As I write this, many health care providers in Nashville are receiving the Pfizer-produced COVID-19 vaccine. As you read this, it’s likely even more medical workers will be receiving Moderna’s vaccine, which was cleared for emergency use by the Food and Drug Administration late last week.
“Both of them are really highly effective in the clinical trials, so we’re optimistic,” says Dr. Rand Carpenter, the Metro Public Health Department’s chief epidemiologist.
Indeed, clinical trials have shown the efficacy rate of the Pfizer vaccine to be about 95 percent, and Moderna’s to be about 94 percent. That’s significantly more effective, Carpenter points out, than the average flu shot. When the Scene caught up with Metro’s top epidemic expert last week, he explained that about 5,000 doses of the Pfizer vaccine were being shipped to hospitals in Davidson County, to be administered to members of what the state has designated as the Phase 1a1 group in its vaccination plan.
The state’s tiered plan — which, Carpenter explains, Davidson County will be in step with — begins with “people who work in the ICU, the emergency department, staff that come in direct contact with COVID patients or infectious materials.” Other members of the state’s Phase 1a1 group include first responders and COVID-19 testing site staff.

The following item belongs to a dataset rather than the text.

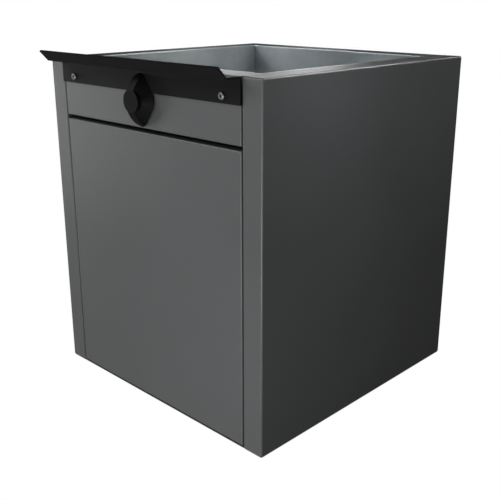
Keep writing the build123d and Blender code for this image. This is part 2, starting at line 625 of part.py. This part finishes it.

“The Moderna vaccine is what will go to county health departments across the state, including Davidson,” Carpenter says. “The state will also take some of that Moderna shipment to start the work at the long-term care facilities that retail pharmacy partners are going to be engaged in.”
Once the first group has been vaccinated, members of Phase 1a2 will receive their shots — pharmacists, dentists, behavioral health providers and other health care workers who come in regular direct contact with patients. After that, vaccination of the general public will begin.
“Right now we’re outfitting one point of distribution and working with community partners on another couple points of distribution,” Carpenter says. “And we’ll try some of that out with these early phases — with Phases 1a1 and 1a2. And then we’ll plan to use some of those same points of distribution as well as adding others in critical locations so that we [can] make it easy for the community to get in.”
Carpenter explains that it’s tricky selecting these points of vaccine distribution, as they’ll need to have plenty of room for social distancing and parking. What’s more, the Metro Public Health Department and their colleagues in the Office of Emergency Management will need to be able to adjust to meet the needs of various communities as the rollout continues and the phases progress in the weeks and months to come: Phase 1b (adults with multiple high-risk conditions), Phase 2 (teachers, infrastructure workers, adults with single high-risk conditions, corrections staff and inmates), Phase 3 (young adults and children, frontline workers) and Phase 4 (everyone else).
Scientists and public health officials, of course, are loath to speculate, and so when asked just when we might see the ultimate end of All This, Carpenter politely declines. “We’re not speculating on that much, in our building,” he says. “I think there’s some at the national level — more commentators and analysts, political analysts and public health analysts who are speculating more. But no, we’re just hoping it’s soon.”
One contributing factor in regard to the slow rollout of vaccination is its two-part administration. The Pfizer vaccine, which must be stored at minus 70 degrees Celsius, consists of two doses given roughly three weeks apart. The Moderna vaccine is stored at minus 20 Celsius, with shots coming about four weeks apart. (While trials have found the vaccine to be roughly 50 percent effective after its first dose, both must be administered for full efficacy.) And while Carpenter notes that there is plentiful freezer storage in the county, “We’re hoping that things don’t stay in the freezer for long,” he says.
According to Vanderbilt University’s biannual statewide poll, released last week, 75 percent of Tennesseans say they’re likely to get vaccinated. That’s good, as — according to Carpenter — the ultimate goal is to vaccinate roughly 70 to 80 percent of the population. And yes, there are minor side effects, but he hopes those won’t discourage the general public.
“There’s a bit of inconvenience with maybe feeling a little grumpy,” he says with a laugh. “Maybe body aches, certainly a little injection-site pain. But mild fever and achy for a day or two, and then it goes away. Which is inconvenient, but we’re seeing it rolled out really safely, and I think people are realizing that this is how we get to where we need to be as individuals and families and a community, to have that high immunization rate.”